The Helmand Sistan Project
The Helmand Sistan Project (HSP) represents the only long-term, comprehensive archaeological survey and excavation project ever conducted in Southwest Afghanistan. In the field between 1971 and 1979 by agreement between the Smithsonian Institution and the Afghan Institute of Archaeology, HSP identified almost 200 sites in the Sistan region of the lower Helmand Valley, in the adjoining Sar-o-Tar Basin, and in other areas along the southwestern Afghan border. We also conducted brief reconnaissance work in neighboring Pakistan and Iran in hopes of widening the scope of the project.
The work done during the HSP represents the first attempt to create a comprehensive culture history of this region and to examine its historical ecology (the relationship between environment and cultural patterns over time). The project also engaged in ethnographic, geological, and hydrodological studies of the region.

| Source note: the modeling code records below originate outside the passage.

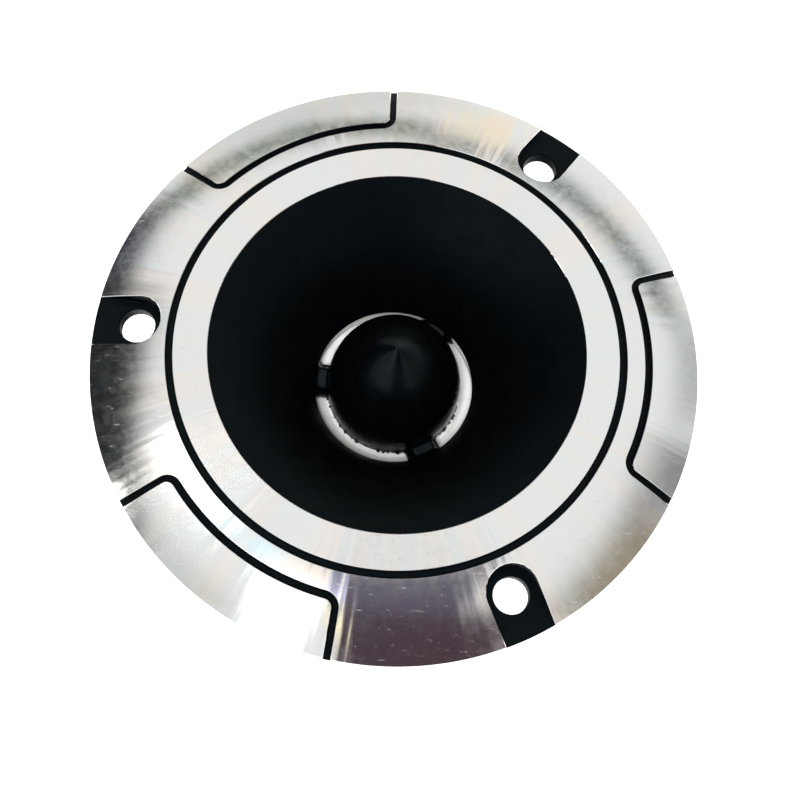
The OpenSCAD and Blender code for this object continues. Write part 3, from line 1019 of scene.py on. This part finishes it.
def felt():
    """Matted grey wool: a fuzzy, lumpy nap with paler and darker fibres."""
    dark, pale = (0.26, 0.25, 0.235), (0.47, 0.46, 0.43)
    mat, nodes, shader = material("felt", (0.4, 0.39, 0.36), roughness=0.95)
    shader.inputs["Sheen Weight"].default_value = 0.4
    nap = nodes.noise(object_coords(nodes), scale=2400.0, detail=6.0, rough=0.75)
    nodes.link(nodes.bump(nap, distance=0.0002, strength=0.9), shader.inputs["Normal"])
    nodes.link(nodes.mix(nodes.ramp(nap, 0.35, 0.65), dark, pale), shader.inputs["Base Color"])
    nodes.link(nodes.ramp(nap, 0.3, 0.7, out_low=0.9, out_high=1.0), shader.inputs["Roughness"])
    return mat


def simple(name, color, roughness, metallic=0.0):
    """A plain material with a fine grain and a quiet mottle."""
    grain, depth, spread = 1500.0, 0.00003, 0.06
    dark = tuple(c * 0.85 for c in color)
    mat, nodes, shader = material(name, color, roughness, metallic)
    coords = object_coords(nodes)
    fine = nodes.noise(coords, grain)
    nodes.link(nodes.bump(fine, depth, strength=0.4), shader.inputs["Normal"])
    uneven = nodes.ramp(fine, 0.3, 0.7, roughness - spread, roughness + spread)
    nodes.link(uneven, shader.inputs["Roughness"])
    mottle = nodes.ramp(nodes.noise(coords, grain / 4, detail=5.0), 0.35, 0.65)
    nodes.link(nodes.mix(mottle, color, dark), shader.inputs["Base Color"])
    return mat


# -------- the object
BRIGHT = turned_aluminium()
BLACK = black_paint("horn_paint", gloss=0.14, smoothest=0.42, roughest=0.58)
PLUG_BLACK = black_paint("plug_paint", gloss=0.26, smoothest=0.24, roughest=0.38)
FILM = surround_film()

horn = build_horn()
horn.data.materials.append(BRIGHT)
horn.data.materials.append(BLACK)
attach(horn, "chassis")
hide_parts("horn_flange")

plug = build_plug()
plug.data.materials.clear()
plug.data.materials.append(PLUG_BLACK)
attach(plug, "chassis")
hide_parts("phase_plug")

for piece, angle, inner_r, outer_r, low in build_surround():
    piece.data.materials.append(FILM)
    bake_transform(piece)
    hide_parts("surround")

# Looks of the nodes that keep their CAD meshes
LOOKS = {
    "throat_gasket": simple("gasket", (0.05, 0.05, 0.052), roughness=0.8),
    "dome": simple("titanium", (0.55, 0.55, 0.57), roughness=0.3, metallic=1.0),
    "coil_former": simple("former_film", (0.45, 0.25, 0.08), roughness=0.35),
    "voice_coil": stranded_copper(),
    "diaphragm_ring": simple("moulded_plastic", (0.02, 0.02, 0.022), roughness=0.5),
    "terminal_positive": simple("tinned_brass", (0.75, 0.72, 0.64), roughness=0.3, metallic=1.0),
    "ring_magnet": ferrite(),
    "top_plate": zinc_plate(),
    "felt_pad": felt(),
    "motor_screws": simple("black_steel", (0.03, 0.03, 0.032), roughness=0.4),
    "solder_joints": simple("solder", (0.65, 0.66, 0.67), roughness=0.25, metallic=1.0),
}
SAME_LOOK = {
    "lead_wire_positive": "voice_coil", "lead_wire_negative": "voice_coil",
    "terminal_negative": "terminal_positive", "terminal_rivets": "terminal_positive",
    "back_plate": "top_plate", "pole_piece": "top_plate", "lock_washers": "top_plate",
}
for name, node in frame["nodes"].items():
    look = LOOKS.get(SAME_LOOK.get(name, name))
    if look:
        node.data.materials.clear()
        node.data.materials.append(look)


# -------- studio
WHITE = (1.0, 1.0, 1.0)


def build_floor():
    """A plain pale floor just under the part, which is clear when seen from below."""
    size, gap, glow = 3.0, 0.02, 0.35
    z = back_low.z - gap * MM
    mesh = bpy.data.meshes.new("floor")
    corners = [(-size, -size, z), (size, -size, z), (size, size, z), (-size, size, z)]
    mesh.from_pydata(corners, [], [(0, 1, 2, 3)])
    floor = make_object("floor", mesh)
    mat, nodes, shader = material("floor", (0.93, 0.93, 0.92), roughness=0.6)
    shader.inputs["Emission Color"].default_value = (*WHITE, 1.0)
    shader.inputs["Emission Strength"].default_value = glow
    clear = nodes.add("ShaderNodeBsdfTransparent")
    one_side = nodes.add("ShaderNodeMixShader")
    nodes.link(nodes.add("ShaderNodeNewGeometry").outputs["Backfacing"], one_side.inputs[0])
    nodes.link(shader.outputs[0], one_side.inputs[1])
    nodes.link(clear.outputs[0], one_side.inputs[2])
    nodes.link(one_side.outputs[0], mat.node_tree.nodes["Material Output"].inputs[0])
    mesh.materials.append(mat)


# The studio is a sphere of soft light with cards in it. A card is placed on the map of the sky seen
# from the object. Its values are its middle, in degrees away from straight up towards +X and +Y, its
# half sizes in degrees, its turn, how soft its edge is, and its colour.
CARDS = [
    ("window_bar_right", (36, 43.5), (17, 4.5), -28, 0.5, (0.06, 0.08, 0.07)),
    ("window_bar_middle", (13, 49.5), (12, 4), -4, 0.5, (0.05, 0.07, 0.06)),
    ("window_bar_back", (-10, 56.5), (12, 5), 0, 0.5, (0.08, 0.1, 0.07)),
    ("window_bar_left", (-34, 52), (17, 5), 22, 0.5, (0.1, 0.12, 0.07)),
    ("slat_right", (9.8, 50), (1.2, 12), -10, 0.3, (0.85, 0.82, 0.78)),
    ("slat_left", (-12.3, 50), (1.0, 6), 14, 0.3, (0.8, 0.82, 0.82)),
    ("cream_wall", (10.5, 65), (5.5, 10), -9, 0.15, (0.93, 0.84, 0.68)),
    ("back_low", (-24, 76), (30, 9), 14, 0.5, (0.68, 0.68, 0.66)),
    ("front_left_low", (-41, -29), (14, 8), -45, 0.6, (0.6, 0.6, 0.58)),
    ("right_grey_far", (62, 26), (10, 12), 0, 0.7, (0.45, 0.45, 0.45)),
    ("left_upper_dark", (-62, 38), (15, 14), -12, 0.4, (0.01, 0.012, 0.03)),
    ("left_dark", (-65, 1), (22.5, 30), -18, 0.22, (0.004, 0.006, 0.008)),
    ("left_lamp", (-58, -17), (4, 4), 0, 0.5, (4.5, 4.5, 4.4)),
    ("front_dark_near", (5.2, -14), (10.2, 12), 0, 0.12, (0.11, 0.1, 0.14)),
    ("front_dark_far", (12.9, -50), (18.2, 27), 0, 0.1, (0.065, 0.04, 0.055)),
    ("right_front", (54, -20), (16, 16), -20, 0.5, (0.3, 0.25, 0.18)),
    ("right_grey", (64, 2), (18, 8), 0, 0.6, (0.25, 0.25, 0.26)),
    ("side_window", (-24, -0.2), (4, 6.6), 46, 0.3, (6.0, 6.0, 5.9)),
    ("fringe_pink", (-20.8, -5.6), (1.2, 6), 52, 0.4, (2.2, 1.1, 1.4)),
    ("fringe_cyan", (-18.2, -7.4), (1.2, 6), 52, 0.4, (0.7, 1.5, 1.8)),
    ("front_window", (-15.5, -29), (6.5, 14), -17, 0.2, (1.9, 1.9, 1.86)),
    ("fringe_warm", (-8.5, -13.5), (4, 2), -17, 0.4, (1.3, 1.0, 0.75)),
    ("fringe_violet", (-4.6, -15), (0.6, 5), 4, 0.4, (0.7, 0.75, 1.4)),
    ("fringe_yellow", (-5.2, -28), (0.6, 9), 4, 0.4, (1.7, 1.55, 1.0)),
]
SKY = (0.885, 0.88, 0.865)


def sky_map(nodes):
    """Where a direction is on the map of the sky."""
    on_axis = 1e-5
    direction = nodes.add("ShaderNodeTexCoord").outputs["Generated"]
    x, y, z, flat = nodes.polar(direction)
    down = nodes.math("MULTIPLY", nodes.math("ARCTAN2", flat, z), 180 / math.pi)
    scale = nodes.math("DIVIDE", down, nodes.math("MAXIMUM", flat, on_axis))
    spot = nodes.add("ShaderNodeCombineXYZ")
    nodes.link(nodes.math("MULTIPLY", x, scale), spot.inputs[0])
    nodes.link(nodes.math("MULTIPLY", y, scale), spot.inputs[1])
    return spot.outputs[0]


def card_mask(nodes, spot, name, middle, half, angle, soft):
    """1 on a card, easing to 0 over its soft edge."""
    place = nodes.add("ShaderNodeMapping", vector_type="TEXTURE", label=name)
    place.inputs["Location"].default_value = (*middle, 0)
    place.inputs["Rotation"].default_value = (0, 0, math.radians(angle))
    place.inputs["Scale"].default_value = (*half, 1)
    nodes.link(spot, place.inputs[0])
    parts = nodes.add("ShaderNodeSeparateXYZ")
    nodes.link(place.outputs[0], parts.inputs[0])
    across = nodes.math("ABSOLUTE", parts.outputs[0])
    along = nodes.math("ABSOLUTE", parts.outputs[1])
    return nodes.ramp(nodes.math("MAXIMUM", across, along), 1 + soft, 1 - soft)


def build_studio():
    """The sky that lights the part and that its face mirrors; the camera itself sees plain white."""
    world = bpy.data.worlds.new("studio")
    bpy.context.scene.world = world
    world.use_nodes = True
    nodes = Nodes(world.node_tree)
    background = world.node_tree.nodes["Background"]
    spot = sky_map(nodes)
    color = SKY
    for name, middle, half, angle, soft, shade in CARDS:
        color = nodes.mix(card_mask(nodes, spot, name, middle, half, angle, soft), color, shade)
    path = nodes.add("ShaderNodeLightPath")
    color = nodes.mix(path.outputs["Is Camera Ray"], color, WHITE)
    nodes.link(color, background.inputs["Color"])
    background.inputs["Strength"].default_value = 1.0


def build_overhead():
    """A soft light from above and in front, for the inside of the horn; the face doesn't mirror it."""
    size, energy, away = 0.5, 21.0, 1.2
    lean, around = math.radians(24), math.radians(258)
    data = bpy.data.lights.new("overhead", "AREA")
    data.shape = "DISK"
    data.size = size
    data.energy = energy
    light = make_object("overhead", data)
    place = Vector((math.sin(lean) * math.cos(around), math.sin(lean) * math.sin(around), math.cos(lean)))
    light.location = place * away
    light.rotation_euler = place.to_track_quat("Z", "Y").to_euler()
    light.visible_glossy = False


def build_camera():
    """The photograph's view: about 70 degrees up, rolled a little, from about 170 mm away."""
    tilt, roll, spin = math.radians(17.24), math.radians(7.92), math.radians(-1.8)
    place = Vector((-0.24, -57.85, 159.83 + RIM_T))
    sensor, lens, clip_start = 36.0, 44.6, 0.005
    right = Vector((1, 0, 0))
    up = Vector((0, math.cos(tilt), math.sin(tilt)))
    back = Vector((0, -math.sin(tilt), math.cos(tilt)))
    across = math.cos(roll) * right + math.sin(roll) * up
    upward = -math.sin(roll) * right + math.cos(roll) * up
    turn_z = Matrix.Rotation(spin, 4, "Z")
    basis = Matrix((across, upward, back)).transposed().to_4x4()
    data = bpy.data.cameras.new("camera")
    data.sensor_width = sensor
    data.lens = lens
    data.clip_start = clip_start
    camera = make_object("camera", data)
    camera.matrix_world = Matrix.Translation(place * MM) @ turn_z @ basis
    bpy.context.scene.camera = camera


build_floor()
build_studio()
build_overhead()
build_camera()
bpy.context.scene.view_settings.view_transform = "Standard"
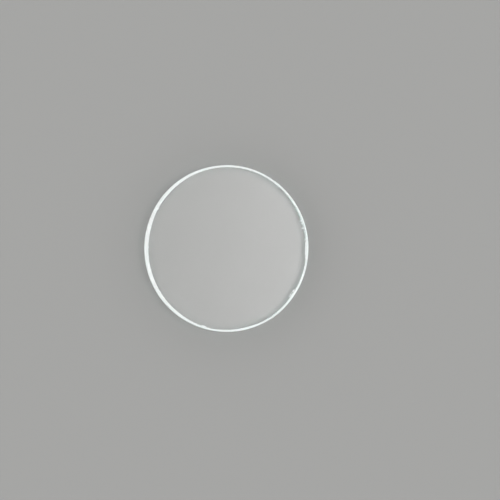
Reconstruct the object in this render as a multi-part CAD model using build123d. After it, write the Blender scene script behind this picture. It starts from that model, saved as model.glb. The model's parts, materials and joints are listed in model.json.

Further research in the project area was prevented by the Soviet invasion of Afghanistan in 1979. Since that time, there has been no opportunity to return to the field because of continuous military and political conflicts that will seemingly continue into the foreseeable future.
This website summarizes the work of HSP for non-specialists interested in the Sistan region of Afghanistan and neighboring areas.
More information on the scholarly work of HSP can be found in our various publications. The HSP field data will be submitted to the National Anthropological Archives of the Smithsonian Institution to ensure its availability to future scholars and other interested parties.